The transaction consumed just over half of the allocated gas limit. This indicates that the aggregator set a conservative limit to ensure all downstream calls could execute safely, while the actual execution remained efficient.

Gas Fee Breakdown (EIP-1559)

• Base fee: 4.42738408 Gwei
• Priority fee: up to 27.88232431 Gwei
• Burnt fees: 0.001114523 POL

This transaction follows the EIP-1559 fee model, where part of the fee is burned and part is used to incentivize validators. Even with multiple internal calls, the total burned amount remains minimal.

Decoded Input Data

Blockscout decodes the raw calldata into structured parameters, revealing how Li.Fi orchestrated the transaction.

At a high level:

• _bridgeData specifies the bridge protocol (Across), the application name (Blockscout), the source token, and the sender
• _swapData describes the swap routes, DEX pools, and amounts used to convert POL into WETH
• _acrossData defines the destination details, token amount, timestamps, and Across Protocol configuration

This decoded view confirms that Li.Fi bundled a swap and a bridge into a single atomic transaction, abstracting away the complexity from the user.
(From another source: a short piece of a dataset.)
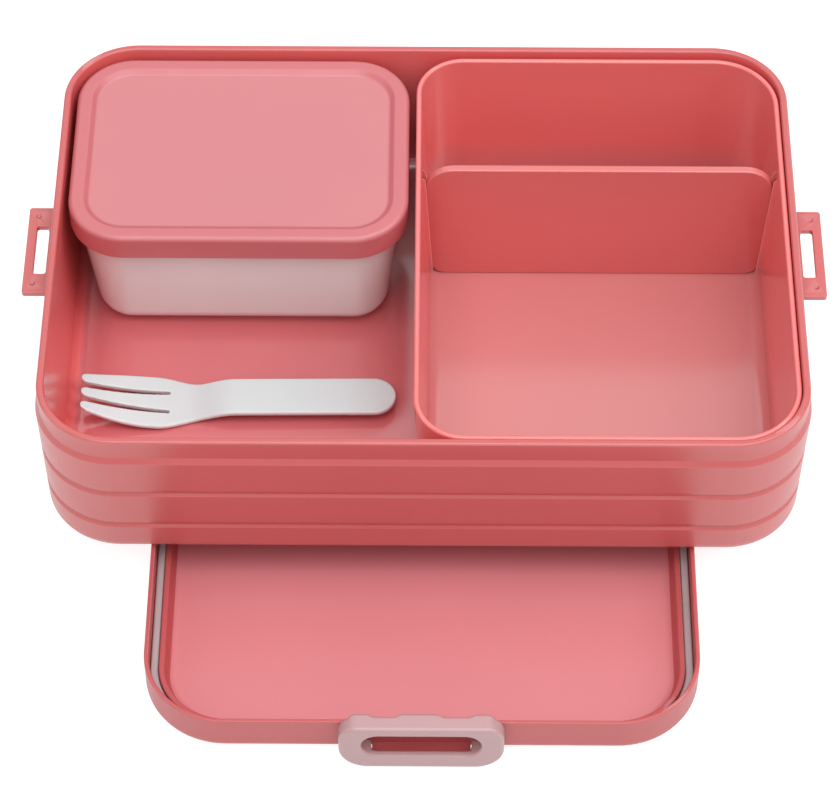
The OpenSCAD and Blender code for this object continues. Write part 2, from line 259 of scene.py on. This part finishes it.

Altogether, this transaction demonstrates how a single user action can span multiple layers of the DeFi stack:

• A user interface (Swapscout)
• An aggregator contract (Li.Fi Diamond)
• A DEX (Uniswap)
• A bridge protocol (Across)

Blockscout exposes all of these layers in one place, allowing users to trace value movement, understand execution paths, and verify exactly how their assets were handled.

This is the practical value of a block explorer when dealing with modern, multi-step onchain interactions.